В тишине этих утренних часов, покуда вызревала жара, отец пытался отыскать счастливый и вдохновенный оборот, который был ему необходим для завершения письма господам Христиану Сейплю и Сыновьям, прядильные и ткацкие механические станки. То была резкая отповедь необоснованным притязаниям этих господ, ответ, прерванный в решающем месте, где стиль послания должен был подняться до мощного, разящего удара, в момент которого происходит электрический разряд, ощущаемый как легкий внутренний трепет, после чего он уже мог опасть оборотом, исполненным с размахом и изяществом, оборотом завершающим и окончательным. Отец чувствовал форму этого выражения, которое несколько дней уже ускользало от него, оно было у него почти что в руках, но оставалось таким же неуловимым. В эту минуту ему не хватало счастливого настроя души, момента счастливого вдохновения, чтобы приступом взять препятствие, о которое он разбивался раз за разом. Он снова и снова хватал чистый лист бумаги, чтобы опять с разгона попробовать форсировать преграду, насмехающуюся над его усилиями.

Тем временем лавка заполнялась приказчиками. Они входили, красные от утреннего зноя, далеко обходя бюро, за которым сидел отец, опасливо поглядывая на него, тревожимые уколами нечистой совести.

Полные пороков и слабостей, они ощущали на себе гнет его молчаливого неодобрения, которому не могли ничего противопоставить. Ничем невозможно было ублаготворить замкнувшегося в своих заботах патрона, никаким усердием не удалось бы задобрить его, затаившегося, подобно скорпиону, за бюро, над которым он ядовито поблескивал стеклами очков, по-мышиному шелестя бумагами. Возбуждение его росло, и по мере того как усиливался солнечный жар, в нем все больше поднималось какое-то неясное остервенение. На полу пылал четырехугольник света. Стальные, сверкающие полевые мухи молниями прочерчивали вход в лавку, на миг садились на дверной косяк, словно выдутые из металлически поблескивающего стекла — стеклянные пузыри, выдохнутые из горячей трубочки солнца на стекольном заводе пламенного этого дня, — замирали с распростертыми крыльями, исполненные полета и стремительности, и яростными зигзагами менялись местами. В светлом прямоугольнике двери млели в сиянии далекие липы городского парка, отдаленный колокол костела в прозрачном мерцающем воздухе маячил совсем близко, как в линзе подзорной трубы. Горели жестяные крыши. Над миром вздымался огромный золотой купол зноя.

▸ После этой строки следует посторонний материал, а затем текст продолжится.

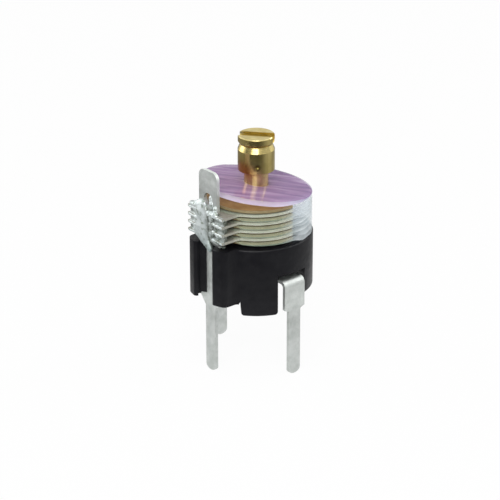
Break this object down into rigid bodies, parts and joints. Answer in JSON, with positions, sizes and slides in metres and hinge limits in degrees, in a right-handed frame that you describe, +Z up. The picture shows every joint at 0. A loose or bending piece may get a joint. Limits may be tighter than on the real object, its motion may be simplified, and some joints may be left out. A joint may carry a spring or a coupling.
{
  "type": "film trimmer capacitor",
  "caption": "Small through-hole trimmer capacitor: a round plastic base with pins carries interleaved metal half-disc plates, clear films and a slotted brass spindle that turns.",
  "frame": {"origin": "on the rotor axis, at the height of the board that the base's feet seat on", "axes": "+Z up the spindle towards its slotted head, -Y towards the stator terminal, and the two rotor pins lie on the X axis"},
  "size_m": [0.0104, 0.011, 0.021],
  "materials": {
    "black_plastic": "moulded, satin black",
    "tinned_brass": "dull tin over brass",
    "solder": "frozen solder, bright in places",
    "tinned_plate": "tinned, satin",
    "clear_film": "clear glossy film",
    "violet_film": "glossy violet film",
    "bronze": "plain bronze",
    "spring_steel": "plain spring steel",
    "brass": "turned, bright",
    "plate_brass": "stamped, satin"
  },
  "bodies": {
    "stator": {"base": "black_plastic", "stator_terminal": "tinned_brass", "stator_solder": "solder", "rotor_strap": "tinned_brass", "stator_plate_1": "tinned_plate", "stator_plate_2": "tinned_plate", "stator_plate_3": "tinned_plate", "stator_plate_4": "tinned_plate", "dielectric_film_1": "clear_film", "dielectric_film_2": "clear_film", "dielectric_film_3": "clear_film", "dielectric_film_4": "clear_film", "dielectric_film_5": "clear_film", "dielectric_film_6": "clear_film", "dielectric_film_7": "clear_film", "dielectric_film_8": "clear_film", "shield_film": "clear_film", "cover_film": "violet_film", "thrust_washer": "bronze", "spring_washer": "spring_steel"},
    "rotor": {"spindle": "brass", "retaining_ring": "spring_steel", "rotor_plate_1": "plate_brass", "rotor_plate_2": "plate_brass", "rotor_plate_3": "plate_brass", "rotor_plate_4": "plate_brass", "rotor_plate_5": "plate_brass", "rotor_spacer_1": "brass", "rotor_spacer_2": "brass", "rotor_spacer_3": "brass", "rotor_spacer_4": "brass"}
  },
  "joints": [
    {"name": "rotor_turn", "type": "hinge", "parent": "stator", "child": "rotor", "pos_m": [0, 0, 0.0062], "axis": [0, 0, 1], "continuous": true}
  ]
}
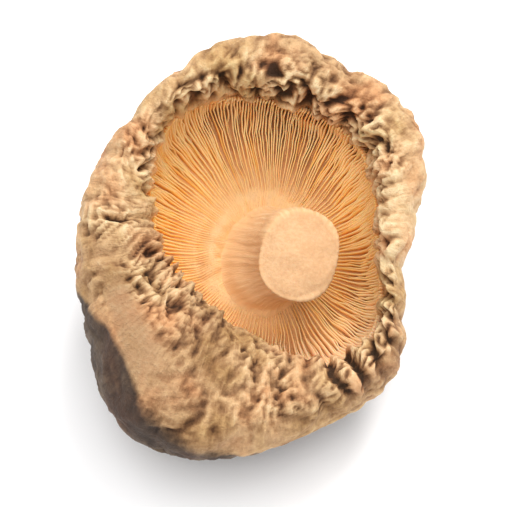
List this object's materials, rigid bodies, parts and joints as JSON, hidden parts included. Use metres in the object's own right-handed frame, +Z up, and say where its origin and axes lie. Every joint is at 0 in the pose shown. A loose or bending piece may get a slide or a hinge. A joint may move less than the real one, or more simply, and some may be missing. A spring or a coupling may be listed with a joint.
{
  "type": "dried shiitake mushroom",
  "caption": "Whole dried shiitake lying on its cap, gills up: wrinkled rim rolled inwards round a bowl of radial gills, short leaning stem with a cut end.",
  "frame": {"origin": "middle of the footprint, on the surface that the mushroom lies on", "axes": "+Z up, away from the surface, -Y the side that the mouth of the cap leans towards, +Y along the cap's long way"},
  "size_m": [0.039, 0.049, 0.0255],
  "materials": {
    "cap_skin": "matt leathery dried skin, taupe brown with pale cream ridges and dark creases",
    "gills": "matt dried gills, amber with paler edges",
    "stem_flesh": "matt fibrous dried flesh, pale straw"
  },
  "bodies": {
    "root": {"dried_shiitake": "cap_skin"}
  },
  "joints": []
}
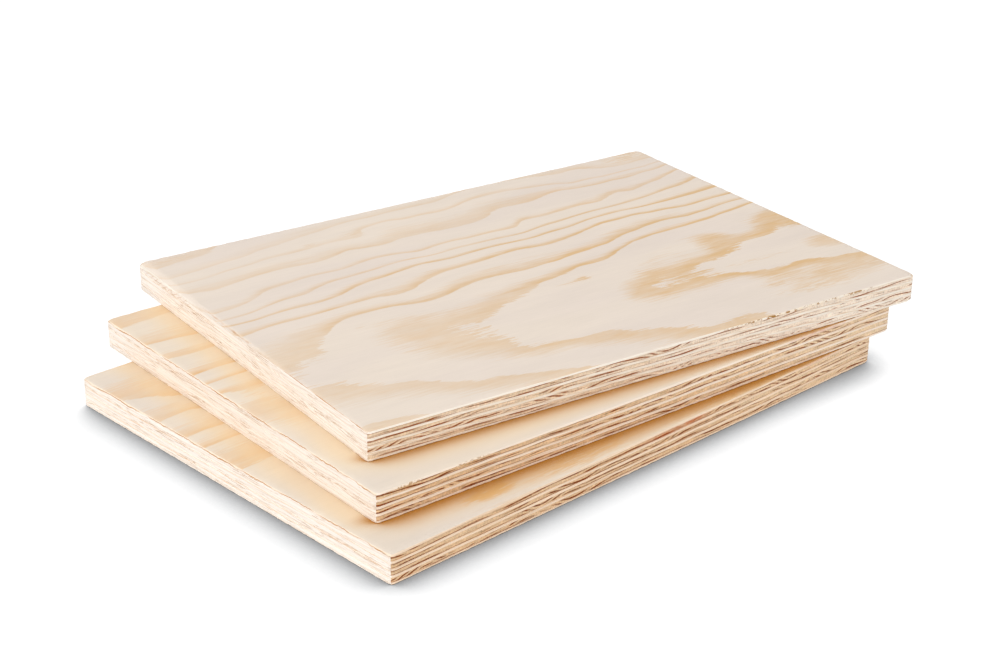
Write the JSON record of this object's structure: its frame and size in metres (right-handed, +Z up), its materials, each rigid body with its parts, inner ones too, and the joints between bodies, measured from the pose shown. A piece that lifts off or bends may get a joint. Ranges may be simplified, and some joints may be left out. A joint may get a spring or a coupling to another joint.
{
  "type": "stack of plywood sheets",
  "caption": "Small stack of pine plywood sheets lying flat, fanned out a little, with layered edges.",
  "frame": {"origin": "middle of the bottom sheet's lower face", "axes": "+X along the bottom sheet's long side, +Y across it towards the far side, +Z up through the stack"},
  "size_m": [0.4743, 0.3414, 0.054],
  "materials": {
    "pine_plywood": "matt"
  },
  "bodies": {
    "root": {"bottom_sheet": "pine_plywood", "middle_sheet": "pine_plywood", "top_sheet": "pine_plywood"}
  },
  "joints": []
}
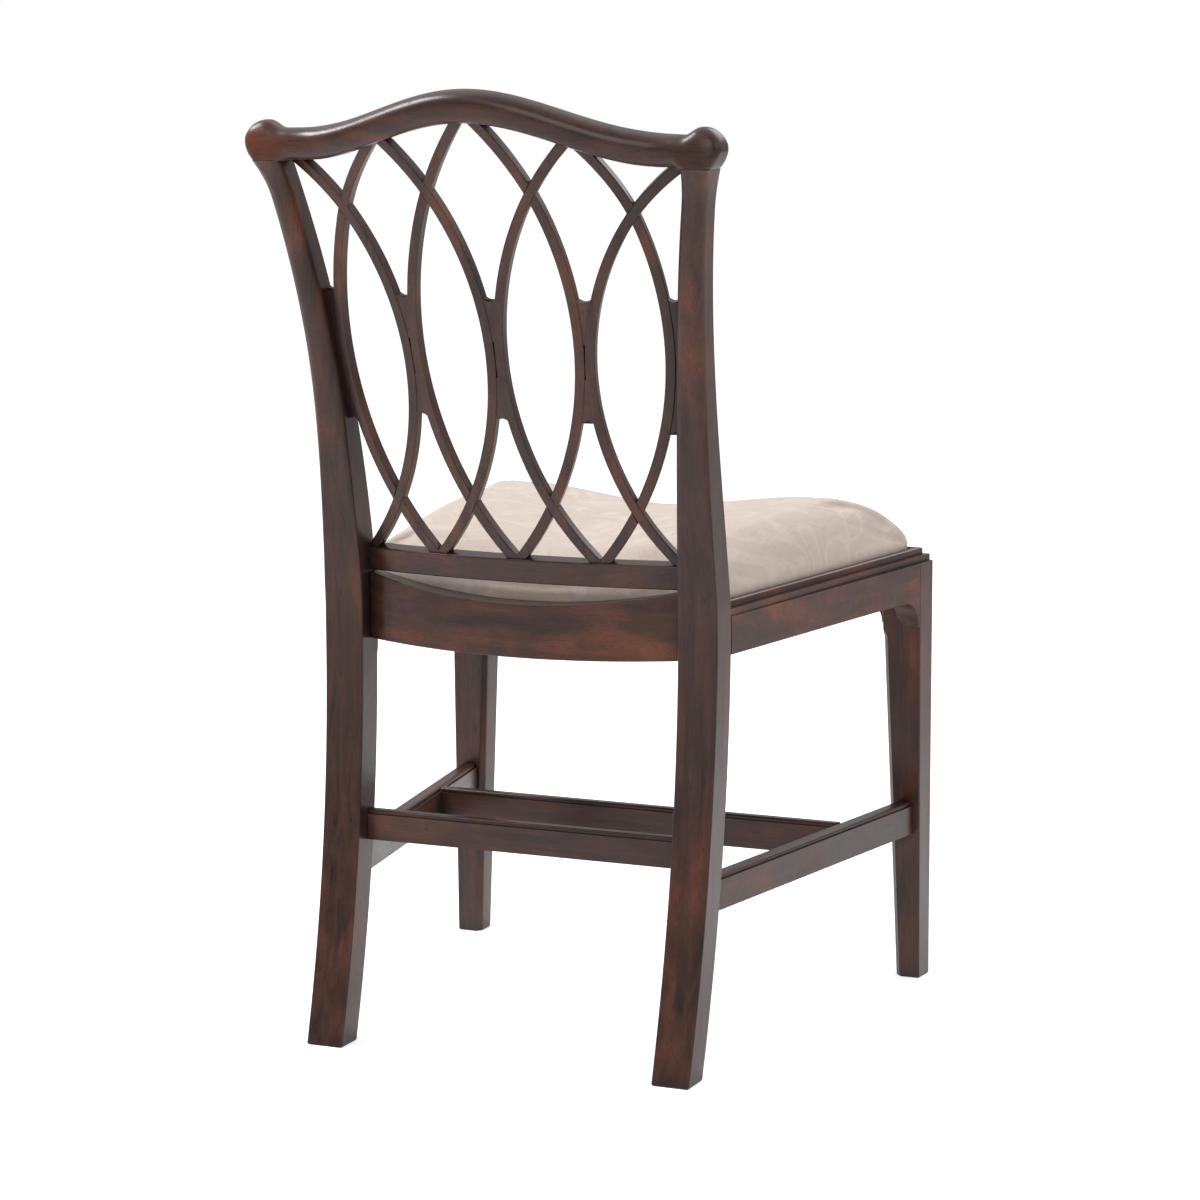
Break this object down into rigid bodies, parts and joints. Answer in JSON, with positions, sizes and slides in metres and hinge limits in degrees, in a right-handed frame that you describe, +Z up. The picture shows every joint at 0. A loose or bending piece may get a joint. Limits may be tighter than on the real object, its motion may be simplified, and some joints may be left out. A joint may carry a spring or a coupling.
{
  "type": "trellis back side chair",
  "caption": "Dining side chair with an interlaced oval trellis back, serpentine crest rail, braced square legs and a loose upholstered seat.",
  "frame": {"origin": "on the floor at the centre of the chair's overall box", "axes": "+Z up; the sitter faces -Y, so the back is at +Y; the sitter's left is +X"},
  "size_m": [0.564, 0.5928, 0.9907],
  "materials": {
    "mahogany_dark": "old waxed mahogany, dark, satin",
    "mahogany_mid": "old waxed mahogany, satin",
    "mahogany_red": "old waxed mahogany, redder, satin",
    "beech": "unpolished beech",
    "screw_steel": "dull",
    "jute": "woven jute strap",
    "foam": "open-cell cushion foam",
    "damask": "pale woven damask",
    "cambric": "black cambric"
  },
  "bodies": {
    "frame": {"rear_leg_left": "mahogany_dark", "rear_leg_right": "mahogany_dark", "front_leg_left": "mahogany_dark", "front_leg_right": "mahogany_dark", "crest_rail": "mahogany_dark", "lower_back_rail": "mahogany_mid", "trellis_bar_1": "mahogany_red", "trellis_bar_2": "mahogany_red", "trellis_bar_3": "mahogany_red", "trellis_bar_4": "mahogany_red", "trellis_bar_5": "mahogany_red", "trellis_bar_6": "mahogany_red", "trellis_bar_7": "mahogany_red", "trellis_bar_8": "mahogany_red", "trellis_spacer_1": "mahogany_red", "trellis_spacer_2": "mahogany_red", "trellis_spacer_3": "mahogany_red", "trellis_spacer_4": "mahogany_red", "trellis_spacer_5": "mahogany_red", "trellis_spacer_6": "mahogany_red", "trellis_spacer_7": "mahogany_red", "trellis_spacer_8": "mahogany_red", "seat_rail_front": "mahogany_mid", "seat_rail_rear": "mahogany_mid", "seat_rail_left": "mahogany_mid", "seat_rail_right": "mahogany_mid", "seat_moulding_front": "mahogany_mid", "seat_moulding_left": "mahogany_mid", "seat_moulding_right": "mahogany_mid", "side_stretcher_left": "mahogany_dark", "side_stretcher_right": "mahogany_dark", "rear_stretcher": "mahogany_dark", "cross_stretcher": "mahogany_dark", "corner_block_front_left": "beech", "corner_block_front_right": "beech", "corner_block_rear_left": "beech", "corner_block_rear_right": "beech", "corner_block_screws": "screw_steel"},
    "seat": {"seat_frame_front": "beech", "seat_frame_rear": "beech", "seat_frame_left": "beech", "seat_frame_right": "beech", "seat_webbing": "jute", "seat_foam": "foam", "seat_cover": "damask", "dust_cover": "cambric"}
  },
  "joints": [
    {"name": "seat_lift", "type": "slide", "parent": "frame", "child": "seat", "axis": [0, 0, 1], "range_m": [0, 0.15]}
  ]
}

Раздражение отца росло. Изнуренный диареей, болезненно скорчившись, он беспомощно оглядывался по сторонам. Во рту был вкус горче, чем от полыни.

Жара росла, обостряла ярость мух, искрами высвечивала яркие точки на их брюшках. Четырехугольник света дополз до бюро, и бумаги пылали, как Апокалипсис. Глаза, залитые чрезмерностью света, уже не в силах были удержать его белую однообразность. Через толстые хроматические стекла очков все предметы отцу виделись обведенными пурпуром, с фиолетово-зеленой каемкой, и его охватывало отчаяние от этого взрыва цветов, от этой анархии красок, безумствующей над миром в лучащихся оргиях. Руки у него тряслись. Нёбо было горькое и сухое, как перед приступом. Глаза, затаившиеся в щелочках морщин, внимательно следили за развитием событий в недрах тела.

2

Когда в полдень отец, уже на грани безумия, обессилевший от духоты, трясясь от беспричинного возбуждения, ретировался в верхние комнаты, и полы второго этажа потрескивали то здесь, то там под его подстерегающей, слегка припадающей походкой, в лавке наступал период передышки и расслабления — наступало время послеполуденной сиесты.